The moment of my last breathe before death, my mind flashes through the images of my most happiest moments with my loves one, telling god how much i would want to be alive again.
I'd always never been so sad, unhappy, fear,afraid, crazy over work. And all these, is making me felt like a life-threatening to me.
In earlier days, everything is going so perfectly fine. I was never once sad before.It was my happiest life of time and i will never forget it.
Once changed, forever will change. I remembered the day, when i knew I will be transfer out from the store. My tears dropped. My heart had almost dropped out.
Because i knew, everything will changed. And yes, it really changed for sure..... For either better or worse..

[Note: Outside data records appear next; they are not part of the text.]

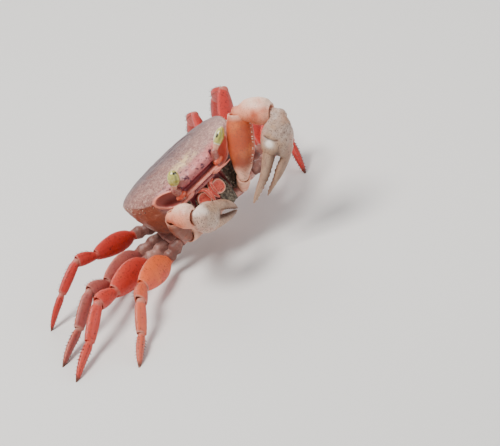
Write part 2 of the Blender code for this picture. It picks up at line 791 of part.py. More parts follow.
# The palm and the two fingers, where the large claw is a little open and the small one is shut
PALM_KEYS = {
    "left": (
        (0.0, 0.020, 0.050, 0.046, 0.048),
        (0.05, 0.010, 0.092, 0.080, 0.068),
        (0.13, 0.0, 0.128, 0.098, 0.086),
        (0.21, 0.0, 0.130, 0.112, 0.090),
        (0.28, 0.0, 0.112, 0.117, 0.082),
        (0.305, 0.0, 0.098, 0.113, 0.070),
    ),
    "right": (
        (0.0, -0.010, 0.060, 0.068, 0.056),
        (0.05, -0.010, 0.084, 0.104, 0.070),
        (0.13, -0.008, 0.110, 0.130, 0.086),
        (0.21, -0.004, 0.116, 0.136, 0.088),
        (0.28, 0.0, 0.108, 0.134, 0.082),
        (0.305, 0.0, 0.098, 0.126, 0.070),
    ),
}
FIXED_FINGER_KEYS = {
    "left": (
        (0.22, -0.068, 0.040, 0.050, 0.056),
        (0.30, -0.080, 0.036, 0.038, 0.052),
        (0.36, -0.076, 0.034, 0.034, 0.047),
        (0.44, -0.064, 0.032, 0.031, 0.039),
        (0.53, -0.045, 0.020, 0.020, 0.026),
        (0.60, -0.031, 0.010, 0.011, 0.013),
        (0.625, -0.027, 0.006, 0.006, 0.007),
    ),
    "right": (
        (0.22, -0.062, 0.050, 0.060, 0.056),
        (0.34, -0.064, 0.044, 0.056, 0.052),
        (0.46, -0.054, 0.034, 0.046, 0.044),
        (0.58, -0.036, 0.025, 0.036, 0.034),
        (0.68, -0.016, 0.014, 0.020, 0.021),
        (0.725, -0.006, 0.007, 0.009, 0.009),
    ),
}
MOVING_FINGER_KEYS = {
    "left": (
        (0.300, 0.040, 0.050, 0.050, 0.048),
        (0.36, 0.033, 0.050, 0.045, 0.048),
        (0.46, 0.032, 0.036, 0.034, 0.040),
        (0.58, 0.043, 0.027, 0.025, 0.029),
        (0.66, 0.053, 0.018, 0.016, 0.019),
        (0.705, 0.059, 0.007, 0.007, 0.008),
    ),
    "right": (
        (0.300, 0.046, 0.048, 0.036, 0.046),
        (0.36, 0.056, 0.052, 0.036, 0.050),
        (0.46, 0.060, 0.046, 0.035, 0.044),
        (0.58, 0.052, 0.037, 0.031, 0.034),
        (0.69, 0.030, 0.022, 0.018, 0.021),
        (0.735, 0.014, 0.009, 0.008, 0.009),
    ),
}
TOOTH_SHARES = (0.32, 0.43, 0.54, 0.65, 0.76, 0.86)


def finger_teeth(profile, upper, reach, bulk, chance):
    """Blunt teeth along the cutting edge of a finger, the middle ones larger."""
    teeth = []
    for number, share in enumerate(TOOTH_SHARES):
        place = profile[0][0] + share * (profile[-1][0] - profile[0][0])
        row = min(profile, key=lambda item: abs(item[0] - place))
        edge = row[1] - row[3] if upper else row[1] + row[2]
        down = -1 if upper else 1
        size = (0.00062 if number in (1, 2, 3) else 0.00042) * bulk * chance.uniform(0.9, 1.15)
        x = place * reach * SHELL_WIDTH
        base = Vector((x, 0, (edge * bulk) * SHELL_WIDTH - down * size * 0.8))
        teeth.append(cone(size * 1.3, size * 2.0, base, Vector((0.1, 0, down)), 5))
    return teeth


def edge_tubercles(keys, length, bulk, spread, count, size, chance):
    """Small blunt tubercles along the upper corner of an arm piece."""
    profile = blended(scaled_keys(keys, length, bulk), 40)
    tubercles = []
    for number in range(count):
        row = profile[int(6 + 30 * number / (count - 1))]
        way = Vector((0, spread, 0.75)).normalized()
        root = Vector((row[0], row[4] * spread * 0.82, row[1] + row[2] * 0.80)) * SHELL_WIDTH
        grown = size * chance.uniform(0.8, 1.2)
        tubercles.append(cone(grown, grown * 2.2, root - way * grown * 0.9, way, 4))
    return tubercles


def arm_piece(name, joint, way, edge, keys, length, bulk, count, collection):
    """One straight arm piece with a rounded near end."""
    rows = scaled_keys(keys, length, bulk)
    shape = straight_piece(rows, count, rows[0][2], END_CAP, 12)
    return add_object(name, shape, frame_at(joint, pointing(*way), edge), "arm", collection)


def claw_keys(keys, reach, bulk):
    """Palm or finger keys, made longer by reach and thicker by bulk."""
    return [(row[0] * reach, *(value * bulk for value in row[1:])) for row in keys]


def neck_shape(near, far, radius):
    """The short round neck by which the palm hangs from the carpus."""
    along = far - near
    upright = max((Vector((0, 1, 0)), Vector((0, 0, 1))), key=lambda way: way.cross(along).length)
    points = [near, near.lerp(far, 0.3), near.lerp(far, 0.7), far]
    sizes = [[radius * share] * 3 for share in (0.80, 1.0, 1.08, 1.0)]
    return swept(points, sizes, upright, 10, radius * 0.35, radius * 0.2)


def claw_arm(side_name, chance, collection):
    """The whole claw-bearing leg, from its hip to its two fingers. Returns the hip."""
    pose = ARM_POSES[side_name]
    sign = 1 if side_name == "left" else -1
    bulk, reach = pose["bulk"], pose["reach"]
    stem = side_name + "_claw_"
    step = ARM_STEP * SHELL_WIDTH * bulk
    side, forward, up = LEG_ROOTS[1]
    root = body_point(sign * side, forward, up)
    outward = (root - body_point(sign * side * 0.5, forward * 0.7, up)).normalized()
    joint = root + outward * HIP_STEP * SHELL_WIDTH

    way, length = pose["hip"]
    hip = arm_piece(
        stem + "ischium", joint, way, upper_edge(*way), ARM_HIP_KEYS, length, 1.0, 5, collection
    )
    joint += pointing(*way) * (length * SHELL_WIDTH + step)

    way, length = pose["thigh"]
    edge = pose["thigh_edge"]
    upper = arm_piece(
        stem + "merus", joint, way, edge, ARM_THIGH_KEYS, length, bulk, 9, collection
    )
    bumps = []
    for spread in (0.6, -0.6):
        bumps += edge_tubercles(ARM_THIGH_KEYS, length, bulk, spread, 7, 0.00042, chance)
    reshape(upper, [combined(bumps)], "UNION")
    joint += pointing(*way) * (length * SHELL_WIDTH + step)

    way, length = pose["knee"]
    edge = pose["knee_edge"]
    knee = arm_piece(
        stem + "carpus", joint, way, edge, ARM_KNEE_KEYS, length, bulk, 8, collection
    )
    cap = joint + pointing(*way) * length * SHELL_WIDTH
    wrist = cap + pointing(*way) * pose["wrist"] * SHELL_WIDTH

    placement = frame_at(wrist, pose["palm"], pose["palm_edge"])
    palm_rows = claw_keys(PALM_KEYS[side_name], reach, bulk)
    shape = straight_piece(palm_rows, 8, palm_rows[0][2], 0.0, 12)
    palm = add_object(stem + "palm", shape, placement, "claw", collection)
    fixed_keys = FIXED_FINGER_KEYS[side_name]
    fixed = straight_piece(claw_keys(fixed_keys, reach, bulk), 9, 0, 0.004, 10)
    inward = placement.inverted()
    near = cap - pointing(*way) * 0.010 * SHELL_WIDTH
    palm_start = wrist + pose["palm"].normalized() * 0.05 * reach * SHELL_WIDTH
    neck = neck_shape(inward @ near, inward @ palm_start, ARM_KNUCKLE * bulk * SHELL_WIDTH)
    reshape(palm, [fixed, neck], "UNION")
    teeth = finger_teeth(blended(fixed_keys, 60), False, reach, bulk, chance)
    reshape(palm, [combined(teeth)], "UNION")

    moving_keys = MOVING_FINGER_KEYS[side_name]
    shape = straight_piece(claw_keys(moving_keys, reach, bulk), 9, 0, 0.004, 10)
    finger = add_object(stem + "finger", shape, placement, "claw", collection)
    teeth = finger_teeth(blended(moving_keys, 60), True, reach, bulk, chance)
    reshape(finger, [combined(teeth)], "UNION")
    nest(hip, upper)
    nest(upper, knee)
    nest(knee, palm)
    nest(palm, finger)
    return hip


def clear_scene():
    for old in list(bpy.data.objects):
        bpy.data.objects.remove(old)


def centre_on_floor(collection):
    """Move the whole crab so that the middle of its box stands over the origin."""
    bpy.context.view_layer.update()
    corners = []
    for piece in collection.objects:
        corners += [piece.matrix_world @ vert.co for vert in piece.data.vertices]
    middle = Vector()
    for axis in (0, 1):
        values = [corner[axis] for corner in corners]
        middle[axis] = (min(values) + max(values)) / 2
    for piece in collection.objects:
        piece.matrix_world = Matrix.Translation(-middle) @ piece.matrix_world


def main():
    clear_scene()
    chance = random.Random(SEED)
    crab = bpy.data.collections.new("land_crab")
    bpy.context.scene.collection.children.link(crab)
    back_shell = shell(crab)
    plate = breast_plate(crab)
    nest(back_shell, plate)
    tail_flap(crab)
    hips = []
    for side_name, sign in (("left", 1), ("right", -1)):
        mouth_leg(side_name, sign, crab)
        eye(side_name, sign, back_shell, crab)
        feeler(side_name, sign, back_shell, crab)
        hips.append(claw_arm(side_name, chance, crab))
        for number in (2, 3, 4, 5):
            hips.append(walking_leg(side_name, number, chance, crab))
    nest(plate, *hips)
    centre_on_floor(crab)


main()
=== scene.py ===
import math
import random

import bmesh
import bpy
import numpy as np
from mathutils import Matrix, Vector, noise


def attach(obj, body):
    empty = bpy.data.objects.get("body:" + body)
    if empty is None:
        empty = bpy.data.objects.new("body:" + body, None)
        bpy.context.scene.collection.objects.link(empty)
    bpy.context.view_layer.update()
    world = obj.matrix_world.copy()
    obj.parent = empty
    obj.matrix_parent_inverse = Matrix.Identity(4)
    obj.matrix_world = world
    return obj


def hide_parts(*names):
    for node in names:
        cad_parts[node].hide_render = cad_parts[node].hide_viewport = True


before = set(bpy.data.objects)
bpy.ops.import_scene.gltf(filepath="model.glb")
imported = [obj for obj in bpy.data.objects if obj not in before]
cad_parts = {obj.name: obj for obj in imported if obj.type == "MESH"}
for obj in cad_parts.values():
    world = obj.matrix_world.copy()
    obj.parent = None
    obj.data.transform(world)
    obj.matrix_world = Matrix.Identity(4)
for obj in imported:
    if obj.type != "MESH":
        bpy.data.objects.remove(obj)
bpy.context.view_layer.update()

# The body's place and tilt, as in the part's source. Lengths below are shares of the shell's width.
body = {
    "width": 0.055,
    "middle": Vector((0.013637, -0.002645, 0.0352)),
    "pitch": 16,
    "roll": 16,
}
width = body["width"]
bodyTurn = Matrix.Rotation(math.radians(-body["pitch"]), 4, "X") @ Matrix.Rotation(
    math.radians(-body["roll"]), 4, "Y"
)
bodyFrame = Matrix.Translation(body["middle"]) @ bodyTurn
bodyUp = bodyTurn.to_3x3() @ Vector((0, 0, 1))
sides = {"left": 1, "right": -1}


def bodyPoint(side, forward, up):
    return bodyFrame @ (Vector((side, -forward, up)) * width)


def pointing(heading, rise):
    turn, lift = math.radians(heading), math.radians(rise)
    level = math.cos(lift)
    return Vector((level * math.cos(turn), level * math.sin(turn), math.sin(lift)))


def frameAt(joint, along, up):
    side = up.cross(along).normalized()
    top = along.cross(side).normalized()
    turn = Matrix((along.normalized(), side, top)).transposed().to_4x4()
    return Matrix.Translation(joint) @ turn


def smooth(value, low, high):
    # 0 at low and 1 at high, with soft ends; low may be the larger
    share = np.clip((np.asarray(value, float) - low) / (high - low), 0, 1)
    return share * share * (3 - 2 * share)


def bell(value, middle, spread):
    # 1 at the middle, fading to both sides
    return np.exp(-(((value - middle) / spread) ** 2))


def boxed(values, power):
    # pulls a cosine or a sine towards a rounded box
    return np.sign(values) * np.abs(values) ** power


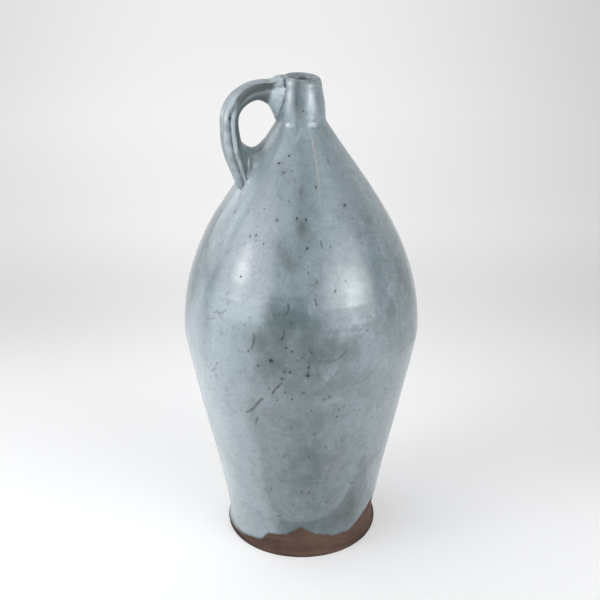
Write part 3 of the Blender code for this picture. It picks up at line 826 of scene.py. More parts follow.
def clay_material(name, finish):
    """Bare stoneware: matte chocolate brown, wiped in rings, with grit, a darker cut edge, and painted shade under the
    foot's lip toward the sides.
    """
    made, board = new_material(name)
    place = board.place()
    x, _, z = board.parts(place)
    dark = solid(finish.dark)
    wiped = board.noise(board.mapped(place, 14), 26, 4, 0.6, 0.3)
    cloud = board.noise(place, 42, 3, 0.6)
    grain = board.noise(place, 950, 2, 0.7)
    base = board.mix(board.smooth(wiped * 0.6 + cloud * 0.4, 0.36, 0.62), dark, solid(finish.light))
    base = board.mix(board.smooth(z, 0.0035, 0.0, 0, 0.75), base, dark)
    base = board.mix(board.smooth(grain, 0.30, 0.75, 0.0, 0.28), base, dark)
    far, pick = board.cells(place, 420)
    grit = (1 - board.smooth(far, 0.12, 0.26)) * board.smooth(pick, 0.86, 0.92)
    base = board.mix(grit * 0.3, base, solid(finish.grit))
    # Painted shade: a near-black line under the foot's lip, only toward the sides, where the undercut is seen at a
    # slant
    edge = board.smooth(z, 0.0050, 0.0024) * board.smooth(board.maths("ABSOLUTE", x), 0.030, 0.058, 0, 0.85)
    base = board.mix(edge, base, darker(finish.dark, 0.2))
    normal = board.bump(wiped, 0.0005, 0.5)
    normal = board.bump(grain + grit * 0.8, 0.00022, 0.8, normal)
    board.finish(board.surface(base, finish.roughness + grain * 0.15, IOR=1.42, Normal=normal))
    return made


def speck_material(name, finish):
    """Iron that bled up through the glaze: near black, each spot a little different."""
    made, board = new_material(name)
    grain = board.noise(board.place(), 1500, 2, 0.6)
    base = board.mix(board.attribute("tone") * 0.6, darker(finish.crack, 0.5), darker(finish.deep, 0.6))
    base = board.mix(board.smooth(grain, 0.5, 0.8, 0, 0.2), base, solid(finish.rust))
    normal = board.bump(grain, 0.00005, 0.5)
    board.finish(board.surface(base, 0.3 + grain * 0.2, Coat_Weight=0.5, Coat_Roughness=0.1, Normal=normal))
    return made


# Clay


def clay_relief(jug):
    """The relief of a clay ring: the thrown outside, and finger rings inside."""

    def relief(turn, height, line):
        outside = body_relief(jug, turn, height)
        spiral = 0.00035 * np.sin(height * math.tau / 0.016 - turn) + 0.0002 * dents(turn, height, DENT_SEED + 3)
        inner = inside_side(jug, line)[:, None]
        wiped = 0.00007 * np.sin(height * math.tau / 0.0026 + 0.6 * np.sin(3 * turn)) * smooth(0.003, 0.006, height)
        foot = wiped * (1 - smooth(0.034, 0.05, height))
        nicks = -0.0005 * bump(height, 0.002, 0.0016) * np.clip(dents(turn * 5, 0.0, DENT_SEED + 7), 0, 1) ** 2
        return np.where(inner, spiral * smooth(0.012, 0.03, height), outside + foot + nicks)

    return relief


def inside_side(jug, line):
    """Which points of a clay ring's outline lie on its inside."""
    wall = wall_line(jug)
    radius = np.interp(line[:, 1], wall[:, 1], wall[:, 0])
    return line[:, 0] < radius - jug.wall * 0.6


def spaced(line, step):
    """The outline's points at about a step from each other."""
    total = run_lengths(line)[-1]
    return resampled(line, np.linspace(0, total, max(2, round(total / step) + 1)))


def band(line, bottom, top):
    """The stretch of a climbing outline between two heights."""
    lengths = run_lengths(line)
    order = np.argsort(line[:, 1], kind="stable")
    low, high = np.interp((bottom, top), line[order, 1], lengths[order])
    keep = (lengths > low + 1e-6) & (lengths < high - 1e-6)
    return joined(resampled(line, [low]), line[keep], resampled(line, [high]))


class JUG_OT_lower_section(Operator):
    """Throw the lower clay: the wire-cut base, the foot's lip and the wall up to the joint"""

    bl_idname = "jug.lower_section"
    bl_label = "Lower clay"

    def execute(self, context):
        jug = context.scene.jug_sizes
        seam = heights(jug)[1]
        wall = band(pot_line(jug), 0, seam)
        bare = wall[:, 1] < BARE_TOP
        outside = joined(spaced(wall[bare], 0.0009), spaced(wall[~bare], WALL_STEP))
        outside[0] = wall[0]
        climb = inside_line(jug)
        level = climb[:, 1] <= jug.floor + 1e-6
        inside = joined(climb[level], band(climb[~level], jug.floor, seam))
        groove = [((outside[-1, 0] + inside[-1, 0]) / 2, seam - jug.seam_depth)]
        reach = np.linspace(0, jug.base_radius, 46)[:-1]
        wire_marks = 0.00012 * (0.5 + 0.5 * np.cos(reach * 2600))
        ring = joined(np.column_stack((reach, wire_marks)), outside, groove, spaced(inside, WALL_STEP)[::-1])
        look = clay_material("bare_clay", context.scene.jug_clay)
        made = turned_shell("lower_clay", jug, ring, columns=240, look=look, relief=clay_relief(jug))
        ride(sharpened(made, CLAY_CREASE), "bare_clay", "lower_section")
        return {"FINISHED"}


class JUG_OT_shoulder_section(Operator):
    """Throw the upper clay, from the joint to the foot of the neck"""

    bl_idname = "jug.shoulder_section"
    bl_label = "Shoulder clay"

    def execute(self, context):
        jug = context.scene.jug_sizes
        seam, neck_foot = heights(jug)[1:]
        bottom = seam + PIECE_GAP
        outside = spaced(band(wall_line(jug), bottom, neck_foot), WALL_STEP)
        inside = spaced(band(inside_line(jug)[2:], bottom, neck_foot), WALL_STEP)
        ridge = [((outside[0, 0] + inside[0, 0]) / 2, bottom - jug.seam_depth)]
        look = clay_material("shoulder_clay", context.scene.jug_clay)
        ring = joined(ridge, outside, inside[::-1])
        made = turned_shell("shoulder_clay", jug, ring, columns=160, look=look, relief=clay_relief(jug))
        ride(sharpened(made, CLAY_CREASE), "bare_clay", "shoulder_section")
        return {"FINISHED"}


class JUG_OT_neck_ring(Operator):
    """Throw the neck's collar with its rounded rim and bore"""

    bl_idname = "jug.neck_ring"
    bl_label = "Neck clay"

    def execute(self, context):
        jug = context.scene.jug_sizes
        bottom = heights(jug)[2] + PIECE_GAP
        line = neck_line(jug)
        outside = spaced(joined([(jug.neck_radius, bottom)], line[line[:, 1] > bottom]), 0.0012)
        ring = joined(outside, [(jug.bore_radius, bottom)])
        look = clay_material("neck_clay", context.scene.jug_clay)
        made = turned_shell("neck_clay", jug, ring, columns=96, look=look)
        ride(sharpened(made, CLAY_CREASE), "bare_clay", "neck_ring")
        return {"FINISHED"}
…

I've always been alone, doing things alone.. I've always an extra person. Whatever languages people spoke, i don't seems to understand. And when i tried to understand, it seems hard. Sometimes i wanted to make a quick guess but it difficults me.
Things were rather tough here and nothing seems to please me. There were a few times, i am really down in a bad mood. I struggled to move on. I've tried to do my best to please people however sometimes i think is not worth doing it.
The people, laziness, responsiblity, respect. It doesn't seems to have any basic knowlege or respect.
I missed the past, super missed my past. I know i have to move on. I know things will never come back to the same anymore. I know looking forward to my bright future is the best.